Des centrales nucléaires face au défi du climat
À une trentaine de kilomètres de Poitiers, le niveau de l’eau de la Vienne est également scruté de près par les salariés de la centrale nucléaire de Civaux. Christophe Vilain y est délégué syndical Cgt. Pour lui aussi, la gestion de l’eau est importante. Son syndicat a d’ailleurs combattu le projet Hercule qui, en 2020, cherchait à scinder Edf en plusieurs entités et à privatiser la production hydraulique d’électricité.
La gestion des barrages est pourtant essentielle dans la chaîne de production de l’industrie nucléaire. Ils permettent de contrôler le niveau des cours d’eau qui garantit le refroidissement des réacteurs. « L’été, le débit d’eau de la Vienne est juste. Si nous n’avons pas assez d’eau, nous ne pouvons plus produire d’énergie », s’alarme le délégué syndical. Une privatisation compliquerait le processus et mettrait en péril cette régulation.

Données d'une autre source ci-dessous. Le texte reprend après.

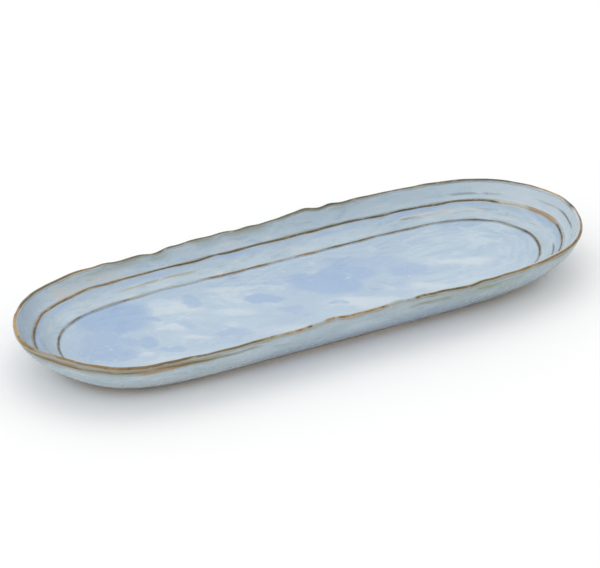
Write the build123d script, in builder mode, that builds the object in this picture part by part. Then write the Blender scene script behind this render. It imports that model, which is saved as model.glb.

Mégabassines : une alerte du Giec des Pays de la Loire
L’implantation des mégabassines questionne en profondeur le modèle agricole et l’usage de l’eau dans le contexte du dérèglement climatique. Le territoire de l’ancienne région Poitou-Charentes est désormais fortement impacté par des sécheresses estivales, ce qui doit conduire à modifier la consommation. Ces mégabassines signifieraient l’accaparement de l’eau par une minorité d’agriculteurs, pour la plupart producteurs de maïs, une plante qui consomme beaucoup d’eau, et en bonne partie destinée à l’exportation.
C’est cela que dénoncent les opposants aux mégabassines. De surcroît, elles-mêmes sont inadaptées au dérèglement climatique, car les nappes phréatiques se rechargent de plus en plus difficilement, faute de pluies hivernales. Et l’été, les eaux retenues dans les bassines s’évaporent sous l’effet des fortes chaleurs. En 2020 a été constitué un Giec Pays de la Loire, soutenu par le conseil régional. En avril 2023, il a publié un rapport qui, dans ses conclusions, réclame l’interdiction des mégabassines.